There’s an obvious need for Warner and executive producer/frequent episode director John Polson to to take good taste to its breaking point with their tale of fractured, violent people seeking redemption. But it’s also obvious that Tell Me Your Secrets was made with basic cable in mind – even with the inclusion of a main character that’s a serial rapist – and the results are a show that’s simultaneously in horrible taste also not going far enough to make any meaningful impact. (Seriously, I would love to see the meeting where this pitch was accepted, and just as interested to see the reaction of the network when this is what they received.) To compensate for its obvious shortcomings, Tell Me Your Secrets cranks up the ludicrous dial, rips the knob off, and gives it a viking funeral. That might be fine if the show realized how skeevy and trashy it is, but all signs point to a show that thinks it has the potential to be the next Hannibal. It might be unintentionally funny if one forgot that the show is about missing and exploited women and has a serial rapist as one of its “protagonists.’

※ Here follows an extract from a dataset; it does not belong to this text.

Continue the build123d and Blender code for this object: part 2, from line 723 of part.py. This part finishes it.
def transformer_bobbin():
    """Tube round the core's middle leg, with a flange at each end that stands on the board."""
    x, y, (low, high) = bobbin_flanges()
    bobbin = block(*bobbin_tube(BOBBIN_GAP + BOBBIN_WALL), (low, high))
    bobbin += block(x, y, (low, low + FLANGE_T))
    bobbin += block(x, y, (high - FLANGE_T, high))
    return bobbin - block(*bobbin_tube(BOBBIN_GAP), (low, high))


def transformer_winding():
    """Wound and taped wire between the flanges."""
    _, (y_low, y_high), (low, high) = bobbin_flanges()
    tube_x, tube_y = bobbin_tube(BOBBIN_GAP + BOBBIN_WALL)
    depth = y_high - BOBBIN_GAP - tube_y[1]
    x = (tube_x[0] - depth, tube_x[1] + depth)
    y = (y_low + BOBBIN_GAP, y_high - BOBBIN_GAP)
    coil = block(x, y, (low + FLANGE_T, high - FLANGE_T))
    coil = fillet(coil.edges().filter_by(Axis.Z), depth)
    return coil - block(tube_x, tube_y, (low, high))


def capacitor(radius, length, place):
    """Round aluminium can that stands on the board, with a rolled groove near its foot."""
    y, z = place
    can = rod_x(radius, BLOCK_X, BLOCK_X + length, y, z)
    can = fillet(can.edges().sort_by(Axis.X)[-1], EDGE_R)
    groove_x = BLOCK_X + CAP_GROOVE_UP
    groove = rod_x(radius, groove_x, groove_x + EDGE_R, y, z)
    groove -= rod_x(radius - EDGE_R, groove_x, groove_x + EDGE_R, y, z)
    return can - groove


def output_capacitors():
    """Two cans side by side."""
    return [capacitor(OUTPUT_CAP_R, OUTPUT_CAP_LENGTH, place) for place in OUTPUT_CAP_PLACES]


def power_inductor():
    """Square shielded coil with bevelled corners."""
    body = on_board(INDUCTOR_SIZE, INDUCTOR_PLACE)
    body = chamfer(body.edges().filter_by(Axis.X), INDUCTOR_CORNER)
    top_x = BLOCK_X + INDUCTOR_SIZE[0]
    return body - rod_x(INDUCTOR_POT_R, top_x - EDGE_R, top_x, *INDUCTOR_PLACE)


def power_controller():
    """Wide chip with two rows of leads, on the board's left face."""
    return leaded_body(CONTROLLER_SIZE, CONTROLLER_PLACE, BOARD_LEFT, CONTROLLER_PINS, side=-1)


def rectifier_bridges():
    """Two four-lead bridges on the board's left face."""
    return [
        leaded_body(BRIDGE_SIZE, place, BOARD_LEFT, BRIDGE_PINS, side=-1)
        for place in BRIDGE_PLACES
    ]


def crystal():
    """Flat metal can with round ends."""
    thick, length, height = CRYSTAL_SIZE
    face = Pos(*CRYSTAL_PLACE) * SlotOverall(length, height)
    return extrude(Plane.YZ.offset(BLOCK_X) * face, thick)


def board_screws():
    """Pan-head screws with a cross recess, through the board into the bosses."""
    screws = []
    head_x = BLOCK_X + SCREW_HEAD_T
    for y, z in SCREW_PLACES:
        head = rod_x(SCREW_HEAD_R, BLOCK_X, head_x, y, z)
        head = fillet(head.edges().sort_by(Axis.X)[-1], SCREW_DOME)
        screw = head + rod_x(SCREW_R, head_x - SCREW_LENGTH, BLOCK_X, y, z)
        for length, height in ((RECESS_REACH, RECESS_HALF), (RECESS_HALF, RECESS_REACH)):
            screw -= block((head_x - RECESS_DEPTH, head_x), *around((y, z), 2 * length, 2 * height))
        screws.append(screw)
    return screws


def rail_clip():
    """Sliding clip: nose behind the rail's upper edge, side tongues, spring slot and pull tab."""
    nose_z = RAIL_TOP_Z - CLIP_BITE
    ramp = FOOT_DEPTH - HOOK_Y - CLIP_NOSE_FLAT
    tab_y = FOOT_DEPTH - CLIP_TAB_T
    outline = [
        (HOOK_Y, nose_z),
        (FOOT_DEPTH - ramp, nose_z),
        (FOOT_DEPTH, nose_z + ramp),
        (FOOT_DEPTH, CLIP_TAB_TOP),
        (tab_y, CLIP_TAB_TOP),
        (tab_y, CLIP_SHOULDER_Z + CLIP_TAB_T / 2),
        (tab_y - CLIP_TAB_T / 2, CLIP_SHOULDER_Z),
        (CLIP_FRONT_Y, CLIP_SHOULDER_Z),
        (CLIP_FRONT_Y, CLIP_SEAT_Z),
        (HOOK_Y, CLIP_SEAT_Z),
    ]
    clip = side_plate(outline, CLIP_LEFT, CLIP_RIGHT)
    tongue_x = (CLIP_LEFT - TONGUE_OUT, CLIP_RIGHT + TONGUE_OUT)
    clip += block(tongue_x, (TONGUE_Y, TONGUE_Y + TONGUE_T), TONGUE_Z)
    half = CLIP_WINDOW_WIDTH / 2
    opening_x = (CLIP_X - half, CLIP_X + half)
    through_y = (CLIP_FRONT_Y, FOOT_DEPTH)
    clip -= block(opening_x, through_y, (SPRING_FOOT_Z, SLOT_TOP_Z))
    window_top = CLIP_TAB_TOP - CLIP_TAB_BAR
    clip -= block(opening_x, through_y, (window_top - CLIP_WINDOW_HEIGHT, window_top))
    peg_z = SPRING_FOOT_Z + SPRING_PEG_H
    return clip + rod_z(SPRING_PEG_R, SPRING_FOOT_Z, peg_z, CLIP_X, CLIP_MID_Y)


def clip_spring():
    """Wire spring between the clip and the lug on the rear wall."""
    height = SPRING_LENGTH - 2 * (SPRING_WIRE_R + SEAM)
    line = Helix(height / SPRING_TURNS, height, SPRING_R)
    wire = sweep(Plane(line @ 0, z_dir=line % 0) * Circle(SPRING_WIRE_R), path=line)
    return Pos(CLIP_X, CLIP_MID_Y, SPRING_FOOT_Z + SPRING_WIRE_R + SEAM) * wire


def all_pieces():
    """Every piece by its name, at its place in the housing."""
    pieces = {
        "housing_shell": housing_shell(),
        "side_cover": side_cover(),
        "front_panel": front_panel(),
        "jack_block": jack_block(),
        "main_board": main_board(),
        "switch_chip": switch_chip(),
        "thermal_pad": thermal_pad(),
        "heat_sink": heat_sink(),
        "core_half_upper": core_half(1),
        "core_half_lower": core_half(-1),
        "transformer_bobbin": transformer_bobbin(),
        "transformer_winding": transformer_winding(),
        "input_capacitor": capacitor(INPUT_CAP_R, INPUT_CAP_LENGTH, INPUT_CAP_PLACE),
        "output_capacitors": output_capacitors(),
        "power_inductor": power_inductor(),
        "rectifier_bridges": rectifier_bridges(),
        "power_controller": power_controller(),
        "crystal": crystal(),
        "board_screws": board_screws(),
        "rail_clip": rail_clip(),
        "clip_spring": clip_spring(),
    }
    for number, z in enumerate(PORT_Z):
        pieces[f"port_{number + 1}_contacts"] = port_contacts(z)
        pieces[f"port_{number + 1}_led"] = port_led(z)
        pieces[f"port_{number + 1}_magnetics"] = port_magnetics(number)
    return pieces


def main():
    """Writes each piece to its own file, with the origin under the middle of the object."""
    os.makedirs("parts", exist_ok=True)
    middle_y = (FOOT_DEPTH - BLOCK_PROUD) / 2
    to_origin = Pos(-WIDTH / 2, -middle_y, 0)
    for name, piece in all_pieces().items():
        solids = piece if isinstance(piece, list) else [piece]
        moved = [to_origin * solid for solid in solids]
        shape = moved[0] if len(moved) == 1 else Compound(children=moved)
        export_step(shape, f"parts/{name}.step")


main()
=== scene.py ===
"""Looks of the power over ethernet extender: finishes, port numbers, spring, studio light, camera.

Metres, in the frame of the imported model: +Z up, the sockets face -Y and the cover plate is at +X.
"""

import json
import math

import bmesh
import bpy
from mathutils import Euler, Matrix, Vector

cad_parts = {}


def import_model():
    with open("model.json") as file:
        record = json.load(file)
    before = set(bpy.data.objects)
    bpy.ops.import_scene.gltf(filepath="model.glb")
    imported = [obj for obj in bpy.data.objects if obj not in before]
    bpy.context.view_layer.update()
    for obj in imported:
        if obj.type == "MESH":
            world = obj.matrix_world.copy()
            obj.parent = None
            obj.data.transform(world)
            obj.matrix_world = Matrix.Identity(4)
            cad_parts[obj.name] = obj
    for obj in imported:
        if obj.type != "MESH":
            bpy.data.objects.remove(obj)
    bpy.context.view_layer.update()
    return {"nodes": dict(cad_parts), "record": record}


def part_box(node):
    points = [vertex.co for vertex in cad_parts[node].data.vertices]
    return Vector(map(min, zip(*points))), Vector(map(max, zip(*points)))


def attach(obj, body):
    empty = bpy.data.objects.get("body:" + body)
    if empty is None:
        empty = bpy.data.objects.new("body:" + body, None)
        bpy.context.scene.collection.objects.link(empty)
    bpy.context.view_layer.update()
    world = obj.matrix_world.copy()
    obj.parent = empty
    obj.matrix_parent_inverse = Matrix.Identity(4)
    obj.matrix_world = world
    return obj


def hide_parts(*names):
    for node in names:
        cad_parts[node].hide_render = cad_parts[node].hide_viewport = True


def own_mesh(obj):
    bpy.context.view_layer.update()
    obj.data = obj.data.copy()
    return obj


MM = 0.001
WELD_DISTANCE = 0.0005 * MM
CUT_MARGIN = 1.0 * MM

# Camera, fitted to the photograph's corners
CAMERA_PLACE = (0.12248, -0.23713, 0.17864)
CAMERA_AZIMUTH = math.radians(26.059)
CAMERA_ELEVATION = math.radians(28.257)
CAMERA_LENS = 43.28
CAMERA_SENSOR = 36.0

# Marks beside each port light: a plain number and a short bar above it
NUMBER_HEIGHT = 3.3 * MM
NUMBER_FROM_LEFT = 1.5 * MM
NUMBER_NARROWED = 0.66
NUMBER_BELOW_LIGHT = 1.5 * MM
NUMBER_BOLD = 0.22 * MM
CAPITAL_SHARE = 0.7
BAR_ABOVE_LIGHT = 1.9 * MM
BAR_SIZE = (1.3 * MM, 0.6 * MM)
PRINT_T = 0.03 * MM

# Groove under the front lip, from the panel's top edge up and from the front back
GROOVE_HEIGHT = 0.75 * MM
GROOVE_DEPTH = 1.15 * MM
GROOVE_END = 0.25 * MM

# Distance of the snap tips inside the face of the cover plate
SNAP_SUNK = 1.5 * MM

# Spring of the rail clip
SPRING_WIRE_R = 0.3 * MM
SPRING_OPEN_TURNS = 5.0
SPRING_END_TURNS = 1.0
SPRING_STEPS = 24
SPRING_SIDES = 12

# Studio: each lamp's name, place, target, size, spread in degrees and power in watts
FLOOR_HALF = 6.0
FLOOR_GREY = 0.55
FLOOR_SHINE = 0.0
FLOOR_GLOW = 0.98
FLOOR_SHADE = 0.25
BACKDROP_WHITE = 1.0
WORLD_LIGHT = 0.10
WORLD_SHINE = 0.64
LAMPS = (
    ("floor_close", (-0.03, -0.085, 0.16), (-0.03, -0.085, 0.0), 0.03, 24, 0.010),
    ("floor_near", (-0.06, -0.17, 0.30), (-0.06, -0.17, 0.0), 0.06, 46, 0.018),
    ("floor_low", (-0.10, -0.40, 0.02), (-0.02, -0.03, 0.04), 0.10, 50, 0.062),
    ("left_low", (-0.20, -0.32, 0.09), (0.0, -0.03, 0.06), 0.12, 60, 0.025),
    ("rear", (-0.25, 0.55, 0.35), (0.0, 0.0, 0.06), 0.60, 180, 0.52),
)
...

Rabe honestly tries her best, and the character of Emma/Karen remains one of the sole bright spots throughout Tell Me Your Secrets. It’s a great character and a good performance in search of a much better show. Murciano plays a character that’s morally fluid without a shred of humanity or subtlety (which is a bigger failure of the writing than the acting). Brenneman’s increasingly unstable and underhanded mother does horrible things to forward her own agenda almost from the first time viewers are introduced to her, reducing what could’ve been genuine moral conflict to hysterical shouting, moustache twirling and scenery chewing. As for Linklater – a usually reliable performer – the show and actor pitch the character as a cross between Sherlock Holmes, Hannibal Lecter, and what I can only assume is a healthy dose of Sheldon from The Big Bang Theory. It’s an unsettling character framed in the most painfully awkward way; one that only grows more inexcusable when the inevitable happens.

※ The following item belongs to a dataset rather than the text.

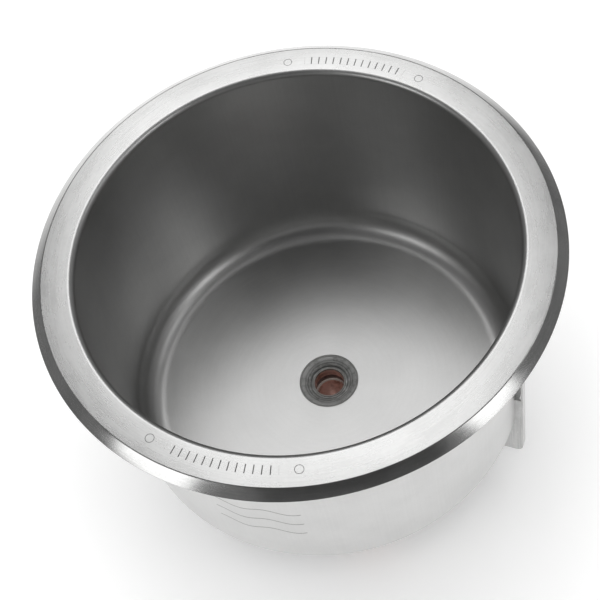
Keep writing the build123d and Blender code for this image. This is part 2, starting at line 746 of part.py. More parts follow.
with BuildPart() as terminal_screws:
    with BuildSketch(Plane.XY.offset(block_bottom_z + block_height - way_depth)):
        with Locations((0, block_y)):
            with Locations(*way_spots):
                Circle(terminal_screw_radius)
    extrude(amount=terminal_screw_height)
    with BuildSketch(Plane.XY.offset(block_bottom_z + block_height - way_depth + terminal_screw_height)):
        with Locations((0, block_y)):
            with Locations(*way_spots):
                Rectangle(0.6, 3 * terminal_screw_radius)
    extrude(amount=-0.8, mode=Mode.SUBTRACT)
save(terminal_screws, "terminal_screws")

block_nut_flats = 5.5         # M3
block_nut_thick = 2.4
with BuildPart() as block_screws:
    with BuildSketch(Plane.XY.offset(cover_bottom_z)):
        with Locations(*block_screw_spots):
            Circle(2 * block_screw_radius)
    extrude(amount=-1.8)
    fillet(block_screws.edges().group_by(Axis.Z)[0], 0.8)
    with BuildSketch(Plane.XY.offset(cover_bottom_z)):
        with Locations(*block_screw_spots):
            Circle(block_screw_radius)
    extrude(amount=cover_sheet + block_height + block_nut_thick + 1.1)
save(block_screws, "block_screws")

with BuildPart() as block_nuts:
    with BuildSketch(Plane.XY.offset(block_bottom_z + block_height)):
        with Locations(*block_screw_spots):
            RegularPolygon(block_nut_flats / 2, 6, major_radius=False)
            Circle(block_screw_radius + thread_clearance, mode=Mode.SUBTRACT)
    extrude(amount=block_nut_thick)
save(block_nuts, "block_nuts")

with BuildPart() as earth_stud:
    with BuildSketch(Plane.XY.offset(block_bottom_z)):
        with Locations(earth_spot):
            Circle(earth_stud_radius)
    extrude(amount=earth_stud_length)
    chamfer(earth_stud.edges().group_by(Axis.Z)[-1], 0.4)
save(earth_stud, "earth_stud")

with BuildPart() as earth_nut:
    with BuildSketch(Plane.XY.offset(block_bottom_z)):
        with Locations(earth_spot):
            RegularPolygon(small_nut_flats / 2, 6, major_radius=False)
            Circle(earth_stud_radius + thread_clearance, mode=Mode.SUBTRACT)
    extrude(amount=cover_nut_thick)
save(earth_nut, "earth_nut")


# ---------------------------------------------------------------- wires inside the housing

wire_radius = 1.1
wire_bend = 1.8
blade_end_z = plate_z - thermostat_height - thermostat_blade_length
pin_end_z = element_z - element_leg_length - element_pin_length
way_top_z = block_bottom_z + block_height - way_depth + terminal_screw_height
wire_z = block_bottom_z + block_height + 3.6     # level at which wires cross the terminal block
blade_inner = thermostat_ring_radius - blade_offset
blade_outer = thermostat_ring_radius + blade_offset
limit_in = polar(blade_inner, limit_azimuth)
limit_out = polar(blade_outer, limit_azimuth)
control_in = polar(blade_inner, control_azimuth)
control_out = polar(blade_outer, control_azimuth)
pin_left, pin_right = element_end_spots
way_reach = way_pitch * (block_ways - 1) / 2
way_front = block_y - way_row / 2
way_back = block_y + way_row / 2
link_z = wire_z + 7.0         # over the other wires
link_x = block_width / 2 + 9.0
link_y = block_y - 29.0
heater_z = wire_z + 4.0

wires = {
    "wire_line": [
        (*limit_in, blade_end_z), (*limit_in, wire_z + 2), (-block_width / 2 - 5, way_back, wire_z),
        (-way_reach, way_back, wire_z), (-way_reach, way_back, way_top_z),
    ],
    "wire_link": [
        (*limit_out, blade_end_z), (*limit_out, link_z), (-link_x, link_y, link_z),
        (link_x, link_y, link_z), (*control_out, link_z), (*control_out, blade_end_z),
    ],
    "wire_heater": [
        (*control_in, blade_end_z), (*control_in, heater_z), (*pin_right, heater_z), (*pin_right, pin_end_z),
    ],
    "wire_neutral": [
        (*pin_left, pin_end_z), (*pin_left, wire_z + 2), (-way_reach, way_front, wire_z),
        (-way_reach, way_front, way_top_z),
    ],
    "wire_earth": [
        (earth_spot[0] - earth_stud_radius - wire_radius, earth_spot[1], block_bottom_z + 5.5),
        (block_width / 2 + 17, block_y - 9, block_bottom_z + 9), (block_width / 2 + 7, block_y - 7, wire_z),
        (way_reach, way_front, wire_z),
        (way_reach, way_front, way_top_z),
    ],
}
for name, points in wires.items():
    with BuildPart() as wire:
        with BuildLine() as route:
            FilletPolyline(*points, radius=wire_bend)
        with BuildSketch(Plane(origin=route.wire() @ 0, z_dir=route.wire() % 0)):
            Circle(wire_radius)
        sweep(path=route.wire())
    save(wire, name)


# ---------------------------------------------------------------- brackets and hold-downs

park = radians(90 + arm_park_angle)
arm_end = (pivot_radius + arm_length * cos(park), pivot_across + arm_length * sin(park))
arm_middle = (pivot_radius + arm_length / 2 * cos(park), pivot_across + arm_length / 2 * sin(park))
lug_radius = arm_width / 2 + 0.4
rivet_neck_radius = pivot_shoulder_radius - 1.0
rivet_head_thick = 1.6
arm_z = bracket_top + washer_thick
arm_top_z = arm_z + arm_thick
pad_z = arm_top_z + clamp_pad_gap
boss_z = arm_top_z - boss_length
screw_head_top_z = boss_z - clamp_travel - 3.0
screw_head_flats = 10.0
screw_head_thick = 4.0
screw_nose_radius = 2.2
screw_nose_length = 2.2
flange_inner = bracket_outer_radius - bracket_sheet
web_inner = wall_radius_bottom - 8.0          # in the well's own shape, which is cut away
tab_face = cover_radius + 0.1
tab_nut_face = cover_radius - cover_sheet - 0.15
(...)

After a story that could make for an okay movie in the right hands lumbers towards its final episode, it becomes clear that Tell Me Your Secrets has nothing to say, but it’s intentions are to drone on endlessly until viewers give up on it. It’s a cruel show that’s so patently uninteresting and unnecessarily padded that the cliffhanger ending feels every bit more like a threat than a promise. The subject matter at hand is off putting in the extreme, but part of me still believes that someone could have turned this into a thoughtful and watchable series. An edgy show should dare people to go down its dark path, not dare them to sit through the whole thing without getting bored or frustrated. Instead of waiting until the end of Tell Me Your Secrets to take a cleansing shower, one should save themselves ten hours and just go straight to the bathroom before pressing play.
Tell Me Your Secrets is available to stream on Amazon Prime Video starting Friday, February 19, 2021.